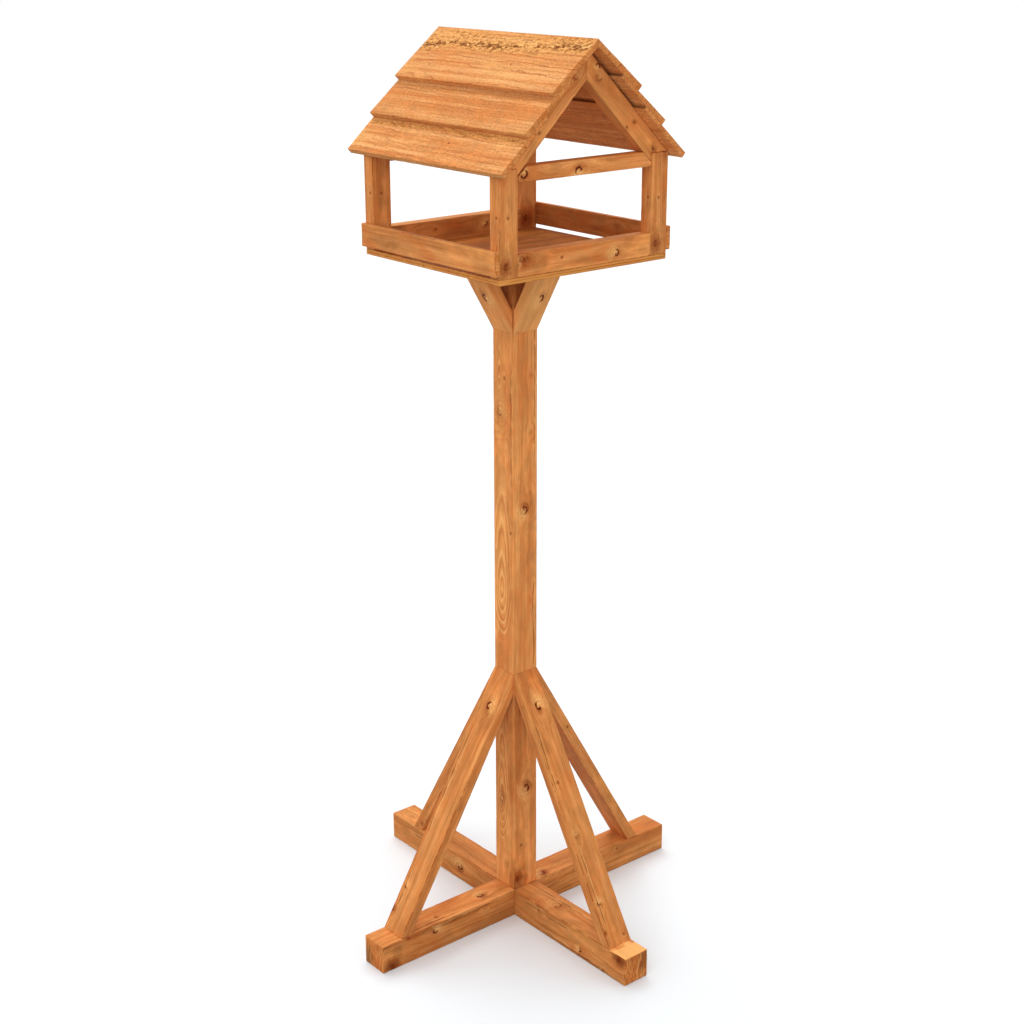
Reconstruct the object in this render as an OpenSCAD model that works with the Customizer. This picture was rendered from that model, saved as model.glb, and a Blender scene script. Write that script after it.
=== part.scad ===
// Bird table: roofed feeding tray on a square pole with a braced cross foot.
// Units are millimetres, +Z is up and +X runs along the ridge of the roof.
// The origin is on the ground, at the middle of the cross foot's outline.

/* [Pole and cross foot] */
// side of the square pole and of both foot beams
pole_size = 58; // [50:1:64]
// length of each foot beam
foot_length = 745; // [700:5:860]
// how far the pole stands from the middle of both foot beams, to the front and right
pole_offset = 16; // [0:1:24]
// height of the underside of the tray floor above the ground
tray_height = 1342; // [1100:1:1500]

/* [Braces] */
// width across each brace
brace_width = 56; // [40:1:57]
// thickness of each brace
brace_thickness = 22; // [16:1:26]
// angle of the braces above level
brace_angle = 59.3; // [55:0.1:62]
// how far each foot brace reaches out from the pole
foot_brace_reach = 283; // [220:1:290]
// how far each tray bracket reaches out from the pole
bracket_reach = 80; // [60:1:110]

/* [Tray] */
// side of the square tray floor
tray_size = 384; // [360:2:420]
// thickness of the plywood tray floor
floor_thickness = 10; // [8:1:15]
// thickness of posts, end rails, ties and rafters, along the ridge
batten_thickness = 26; // [18:1:32]
// width of each corner post across the ridge
post_width = 39; // [30:1:45]
// height of the end rails above the tray floor
end_rail_height = 40; // [25:1:50]
// height of the side rails
side_rail_height = 42; // [25:1:50]
// thickness of the side rails
side_rail_thickness = 10; // [8:1:15]
// gap under the side rails that lets rain water out
drain_gap = 6; // [4:1:14]

/* [Roof] */
// slope of the rafters
roof_pitch = 44; // [40:1:48]
// height of the corner posts above the tray floor
post_height = 180; // [160:1:220]
// depth of the rafters, square to the slope
rafter_depth = 37; // [28:1:42]
// how far the rafters sit back from the faces of the posts
rafter_setback = 3; // [1:0.5:5]
// height of the tie beam across each end
tie_height = 26; // [18:1:32]
// how far the ties sit back from the faces of the posts
tie_setback = 1.5; // [0:0.5:3]
// how far the top of each tie stands above the tops of the posts
tie_rise = 3; // [0:0.5:4]
// gap between the cut corners of each tie and the rafters
tie_gap = 1.5; // [0.5:0.5:3]
// how far the roof boards run past the tray at each end
gable_overhang = 25; // [15:1:45]
// width of each roof board, down the slope
board_width = 130; // [120:1:140]
// thickness of a roof board at its lower edge
board_thickness = 11.5; // [10:0.5:14]
// thickness of the lower and middle boards at the upper edge
board_thin_edge = 6; // [4:0.5:8]
// thickness of the top boards at the ridge
ridge_edge = 10.5; // [9:0.5:12]
// how far the lowest board runs past the outer face of the posts, down the slope
eave_overhang = 14; // [8:1:20]
// how much of the lowest board shows
lower_reveal = 78.5; // [70:0.5:84]
// how much of the middle board shows
middle_reveal = 84; // [74:0.5:90]

/* [Hidden] */
// colours: stained pine timber, plywood, sawn roof boards
pine_colour = [0.80, 0.51, 0.28];
ply_colour = [0.72, 0.46, 0.26];
roof_colour = [0.92, 0.63, 0.39];
// pole and foot
px = pole_offset;
py = -pole_offset;
half_pole = pole_size / 2;
half_foot = foot_length / 2;
lap = pole_size / 2;
pole_base = pole_size;
// braces
brace_slope = tan(brace_angle);
foot_brace_rise = foot_brace_reach * brace_slope;
bracket_rise = bracket_reach * brace_slope;
brace_level_cut = brace_thickness / sin(brace_angle);
brace_plumb_cut = brace_thickness / cos(brace_angle);
// tray
half_tray = tray_size / 2;
floor_top = tray_height + floor_thickness;
post_inner = half_tray - post_width;
// roof lines, as (distance across from the ridge, height above the tray floor)
roof_length = tray_size + 2 * gable_overhang;
pitch_tan = tan(roof_pitch);
pitch_cos = cos(roof_pitch);
pitch_sin = sin(roof_pitch);
rafter_top = post_height + half_tray * pitch_tan;
rafter_under = rafter_top - rafter_depth / pitch_cos;
tie_line = rafter_under - tie_gap / pitch_cos;
tie_top = post_height + tie_rise;
tie_bottom = tie_top - tie_height;
// lower tips of the roof boards, measured down the slope from the rafter apex
tip_low = half_tray / pitch_cos + eave_overhang;
tip_mid = tip_low - lower_reveal;
tip_top = tip_mid - middle_reveal;
head_low = tip_low - board_width;
head_mid = tip_mid - board_width;
// the middle board lies on the face of the lower board
face_low = (board_thickness - board_thin_edge) / board_width;
seat_mid = board_thickness - lower_reveal * face_low;
head_mid_under = board_thin_edge - (head_low - head_mid) * face_low;
// the top board lies on the face of the middle board
head_mid_face = head_mid_under + board_thin_edge;
tip_mid_face = seat_mid + board_thickness;
face_mid = (tip_mid_face - head_mid_face) / board_width;
seat_top = head_mid_face + (tip_top - head_mid) * face_mid;
tip_top_face = seat_top + board_thickness;

// point on the slope: distance down it, height square to it
function slope_point(s, n) =
    [s * pitch_cos + n * pitch_sin, rafter_top - s * pitch_sin + n * pitch_cos];

// height where a slope line through (s, n) with rise m meets the middle of the ridge
function ridge_point(s, n, m) =
    let (h = -(n - m * s) * pitch_sin / (pitch_cos + m * pitch_sin))
    [0, slope_point(h, n + m * (h - s))[1]];

// a flat shape in (across, up) drawn along the ridge direction
module along_ridge(x_start, x_length) {
    translate([x_start, 0, 0])
        rotate([90, 0, 90])
            linear_extrude(height = x_length)
                children();
}

module block(low, high) {
    translate(low) cube(high - low);
}

// beam that runs left to right, notched on top
module lower_foot_beam() {
    color(pine_colour) difference() {
        block([-half_foot, py - half_pole, 0], [half_foot, py + half_pole, pole_size]);
        block([px - half_pole, py - pole_size, lap],
              [px + half_pole, py + pole_size, pole_size + 1]);
    }
}

// beam that runs front to back, notched underneath
module upper_foot_beam() {
    color(pine_colour) difference() {
        block([px - half_pole, -half_foot, 0], [px + half_pole, half_foot, pole_size]);
        block([px - pole_size, py - half_pole, -1],
              [px + pole_size, py + half_pole, lap]);
    }
}

module pole() {
    color(pine_colour) block([px - half_pole, py - half_pole, pole_base],
                 [px + half_pole, py + half_pole, tray_height]);
}

// brace leaning from the foot beam up to the pole, on the right side of the pole
module brace_shape(reach, rise) {
    polygon([
        [half_pole, rise],
        [half_pole, rise - brace_plumb_cut],
        [half_pole + reach - brace_level_cut, 0],
        [half_pole + reach, 0]
    ]);
}

module foot_brace(turn) {
    color(pine_colour) translate([px, py, pole_base])
        rotate([0, 0, turn])
            rotate([90, 0, 0])
                translate([0, 0, -brace_width / 2])
                    linear_extrude(height = brace_width)
                        brace_shape(foot_brace_reach, foot_brace_rise);
}

module right_foot_brace() {
    foot_brace(0);
}

module back_foot_brace() {
    foot_brace(90);
}

module left_foot_brace() {
    foot_brace(180);
}

module front_foot_brace() {
    foot_brace(270);
}

// bracket leaning from the pole out to the tray floor
module tray_bracket(turn) {
    color(pine_colour) translate([px, py, tray_height])
        rotate([0, 0, turn])
            rotate([90, 0, 0])
                translate([0, 0, -brace_width / 2])
                    linear_extrude(height = brace_width)
                        mirror([0, 1])
                            brace_shape(bracket_reach, bracket_rise);
}

module right_bracket() {
    tray_bracket(0);
}

module back_bracket() {
    tray_bracket(90);
}

module left_bracket() {
    tray_bracket(180);
}

module front_bracket() {
    tray_bracket(270);
}

// parts of the tray and roof are drawn about the pole, from the top of the tray floor
module on_tray() {
    translate([px, py, floor_top]) children();
}

module tray_floor() {
    color(ply_colour) on_tray()
        block([-half_tray, -half_tray, -floor_thickness], [half_tray, half_tray, 0]);
}

module corner_post(x_side, y_side) {
    x_low = x_side > 0 ? half_tray - batten_thickness : -half_tray;
    y_low = y_side > 0 ? post_inner : -half_tray;
    color(pine_colour) on_tray()
        block([x_low, y_low, 0], [x_low + batten_thickness, y_low + post_width, post_height]);
}

module front_left_post() {
    corner_post(-1, -1);
}

module front_right_post() {
    corner_post(1, -1);
}

module back_left_post() {
    corner_post(-1, 1);
}

module back_right_post() {
    corner_post(1, 1);
}

// side rails run along the ridge direction, outside the posts and clear of the floor
module side_rail(y_side) {
    y_low = y_side > 0 ? half_tray : -half_tray - side_rail_thickness;
    color(pine_colour) on_tray()
        block([-half_tray, y_low, drain_gap],
              [half_tray, y_low + side_rail_thickness, drain_gap + side_rail_height]);
}

module front_rail() {
    side_rail(-1);
}

module back_rail() {
    side_rail(1);
}

// end rails stand on the floor between the posts
module end_rail(x_side) {
    x_low = x_side > 0 ? half_tray - batten_thickness : -half_tray;
    color(pine_colour) on_tray()
        block([x_low, -post_inner, 0], [x_low + batten_thickness, post_inner, end_rail_height]);
}

module left_rail() {
    end_rail(-1);
}

module right_rail() {
    end_rail(1);
}

// tie beam between the posts, its upper corners cut to the slope of the rafters
module tie_beam(x_side) {
    x_low = x_side > 0 ? half_tray - tie_setback - batten_thickness : -half_tray + tie_setback;
    cut_y = (tie_line - tie_top) / pitch_tan;
    cut_z = tie_line - post_inner * pitch_tan;
    color(pine_colour) on_tray() along_ridge(x_low, batten_thickness)
        polygon([
            [-post_inner, tie_bottom],
            [post_inner, tie_bottom],
            [post_inner, cut_z],
            [cut_y, tie_top],
            [-cut_y, tie_top],
            [-post_inner, cut_z]
        ]);
}

module left_tie() {
    tie_beam(-1);
}

module right_tie() {
    tie_beam(1);
}

// rafter with a plumb cut at the ridge and a seat cut on top of the post
module rafter(x_side, y_side) {
    x_low = x_side > 0 ? half_tray - rafter_setback - batten_thickness
                       : -half_tray + rafter_setback;
    color(pine_colour) on_tray() along_ridge(x_low, batten_thickness)
        polygon([
            [0, rafter_top],
            [0, rafter_under],
            [y_side * post_inner, rafter_under - post_inner * pitch_tan],
            [y_side * post_inner, post_height],
            [y_side * half_tray, post_height]
        ]);
}

module front_left_rafter() {
    rafter(-1, -1);
}

module front_right_rafter() {
    rafter(1, -1);
}

module back_left_rafter() {
    rafter(-1, 1);
}

module back_right_rafter() {
    rafter(1, 1);
}

// a roof board drawn from its outline on the back slope, flipped for the front
module roof_board(y_side, outline) {
    color(roof_colour) on_tray()
        along_ridge(-roof_length / 2, roof_length)
            polygon([for (p = outline) [y_side * p[0], p[1]]]);
}

low_outline = [
    slope_point(head_low, 0),
    slope_point(tip_low, 0),
    slope_point(tip_low, board_thickness),
    slope_point(head_low, board_thin_edge)
];

mid_outline = [
    slope_point(head_mid, head_mid_under),
    slope_point(tip_mid, seat_mid),
    slope_point(tip_mid, tip_mid_face),
    slope_point(head_mid, head_mid_face)
];

top_outline = [
    ridge_point(tip_top, seat_top, face_mid),
    slope_point(tip_top, seat_top),
    slope_point(tip_top, tip_top_face),
    ridge_point(tip_top, tip_top_face,
                face_mid + (board_thickness - ridge_edge) / tip_top)
];

module front_low_board() {
    roof_board(-1, low_outline);
}

module front_middle_board() {
    roof_board(-1, mid_outline);
}

module front_top_board() {
    roof_board(-1, top_outline);
}

module back_low_board() {
    roof_board(1, low_outline);
}

module back_middle_board() {
    roof_board(1, mid_outline);
}

module back_top_board() {
    roof_board(1, top_outline);
}

lower_foot_beam();
upper_foot_beam();
pole();
front_foot_brace();
back_foot_brace();
left_foot_brace();
right_foot_brace();
front_bracket();
back_bracket();
left_bracket();
right_bracket();
tray_floor();
front_left_post();
front_right_post();
back_left_post();
back_right_post();
front_rail();
back_rail();
left_rail();
right_rail();
left_tie();
right_tie();
front_left_rafter();
front_right_rafter();
back_left_rafter();
back_right_rafter();
front_low_board();
front_middle_board();
front_top_board();
back_low_board();
back_middle_board();
back_top_board();
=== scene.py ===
import math

import bmesh
import bpy
import numpy as np
from mathutils import Euler, Matrix, Vector


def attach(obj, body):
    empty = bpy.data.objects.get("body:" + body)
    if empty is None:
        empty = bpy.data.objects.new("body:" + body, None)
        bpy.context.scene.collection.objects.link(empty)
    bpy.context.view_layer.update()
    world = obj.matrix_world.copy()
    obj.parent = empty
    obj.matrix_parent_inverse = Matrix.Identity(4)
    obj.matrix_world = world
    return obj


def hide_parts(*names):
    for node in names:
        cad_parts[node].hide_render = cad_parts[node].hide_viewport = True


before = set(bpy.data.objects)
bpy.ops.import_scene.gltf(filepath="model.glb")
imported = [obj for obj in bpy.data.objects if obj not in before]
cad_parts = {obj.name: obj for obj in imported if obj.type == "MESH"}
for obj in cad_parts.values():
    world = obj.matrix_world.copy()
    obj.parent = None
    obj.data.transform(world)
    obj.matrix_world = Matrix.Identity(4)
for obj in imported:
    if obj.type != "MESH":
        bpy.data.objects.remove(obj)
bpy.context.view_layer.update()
scene = bpy.context.scene
MM = 0.001
WHITE = (1.0, 1.0, 1.0)


def new_object(name, data):
    made = bpy.data.objects.new(name, data)
    scene.collection.objects.link(made)
    return made


# -------- camera
CAMERA_AT = Vector((2.43027, -2.02084, 1.93307))
CAMERA_TURN = (71.0084, 0.1518, 50.3622)  # degrees about X, Y and Z
CAMERA_LENS = 61.43  # mm, for this width of sensor
SENSOR_WIDTH = 36.0

camera_data = bpy.data.cameras.new("camera")
camera_data.sensor_width = SENSOR_WIDTH
camera_data.lens = CAMERA_LENS
camera = new_object("camera", camera_data)
camera_turn = Euler([math.radians(angle) for angle in CAMERA_TURN])
camera.matrix_world = Matrix.LocRotScale(CAMERA_AT, camera_turn, None)
scene.camera = camera

# -------- noise
HASH_X, HASH_Y, HASH_Z = 374761393, 668265263, 1103515245
HASH_SEED = 1274126177
WORD = 0xFFFFFFFF
LOW_BITS = 0xFFFFFF


def lattice(ix, iy, iz, seed):
    """A number from -1 to 1 for each point with whole coordinates, always the same for one seed."""
    h = (ix * HASH_X + iy * HASH_Y + iz * HASH_Z + seed * HASH_SEED) & WORD
    h = ((h ^ (h >> 13)) * HASH_SEED) & WORD
    return ((h ^ (h >> 16)) & LOW_BITS) / float(LOW_BITS) * 2.0 - 1.0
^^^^
SHORT EXERCISE:
Exactly the lines above from the one with "lower_foot_beam();" to the one with "in imported if", both included, are to be quoted; leave the rest out.

RESPONSE TO THIS TASK:
lower_foot_beam();
upper_foot_beam();
pole();
front_foot_brace();
back_foot_brace();
left_foot_brace();
right_foot_brace();
front_bracket();
back_bracket();
left_bracket();
right_bracket();
tray_floor();
front_left_post();
front_right_post();
back_left_post();
back_right_post();
front_rail();
back_rail();
left_rail();
right_rail();
left_tie();
right_tie();
front_left_rafter();
front_right_rafter();
back_left_rafter();
back_right_rafter();
front_low_board();
front_middle_board();
front_top_board();
back_low_board();
back_middle_board();
back_top_board();
=== scene.py ===
import math

import bmesh
import bpy
import numpy as np
from mathutils import Euler, Matrix, Vector


def attach(obj, body):
    empty = bpy.data.objects.get("body:" + body)
    if empty is None:
        empty = bpy.data.objects.new("body:" + body, None)
        bpy.context.scene.collection.objects.link(empty)
    bpy.context.view_layer.update()
    world = obj.matrix_world.copy()
    obj.parent = empty
    obj.matrix_parent_inverse = Matrix.Identity(4)
    obj.matrix_world = world
    return obj


def hide_parts(*names):
    for node in names:
        cad_parts[node].hide_render = cad_parts[node].hide_viewport = True


before = set(bpy.data.objects)
bpy.ops.import_scene.gltf(filepath="model.glb")
imported = [obj for obj in bpy.data.objects if obj not in before]
cad_parts = {obj.name: obj for obj in imported if obj.type == "MESH"}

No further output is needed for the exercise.